Sexual offences against children and young people

25.32 Each jurisdiction provides a range of offences concerning sexual conduct with children. These include, for example: sexual intercourse;[55] attempts to have sexual intercourse;[56] acts of indecency;[57] procuring or grooming a child for ‘unlawful sexual activity’;[58] and abducting a child with the intention of engaging in unlawful sexual activity.[59]

25.33 Offences against children are commonly expressed in terms of the age of the victim. For example, there are offences against young children—under the age of 10, 12 or 13 years of age, depending on the jurisdiction[60]—and offences against older children—generally under the age of 16,[61] but in some cases 17,[62] or 18 years of age.[63] This gradation generally reflects the seriousness of offences against very young children. Accordingly, the sentences attached to those offences are higher than for those against older children. For example, in NSW, different penalties are provided where the child is under the age of 10 years (25 years imprisonment); between the ages of 10 and 14 years (16 years imprisonment); and between the ages of 14 and 16 years (10 years imprisonment).[64] As for offences against adults, aggravating factors are also applicable to offences against children.[65]

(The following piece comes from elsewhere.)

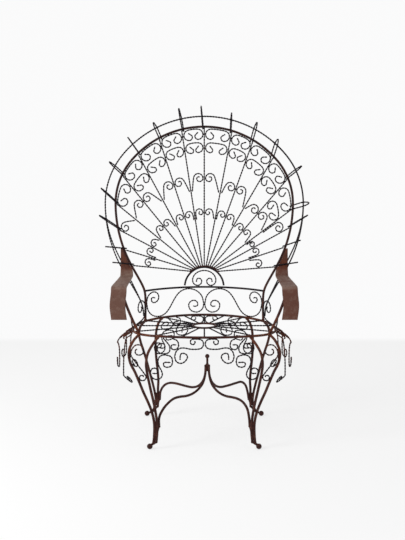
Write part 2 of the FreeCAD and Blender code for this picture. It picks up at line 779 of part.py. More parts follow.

25.34 In some jurisdictions, consent by a person who is under the age of consent to sexual activity is excluded from operating as a defence to sexual offence charges, regardless of any similarity in age between the victim and the accused.[66] However, many jurisdictions recognise that consent may play a role in such situations, and consequently there are a range of statutory formulations involving consensual sexual activity between young people under the age of consent but similar in age.[67] For example, in Victoria, consent may be a defence to the offence of sexual penetration or an indecent act where the victim is aged 12 years and over and the accused is not more than two years older than the victim.[68] In South Australia similarity in age is recognised as a defence where the victim is over the age of 16 years and the accused is under the age of 17 years.[69] In Tasmania, consent is a defence, except in relation to anal sexual intercourse, where the victim is aged 15 years and over and the defendant is not more than five years older, or where the victim is aged 12 years or over and the defendant is not more than three years older.[70]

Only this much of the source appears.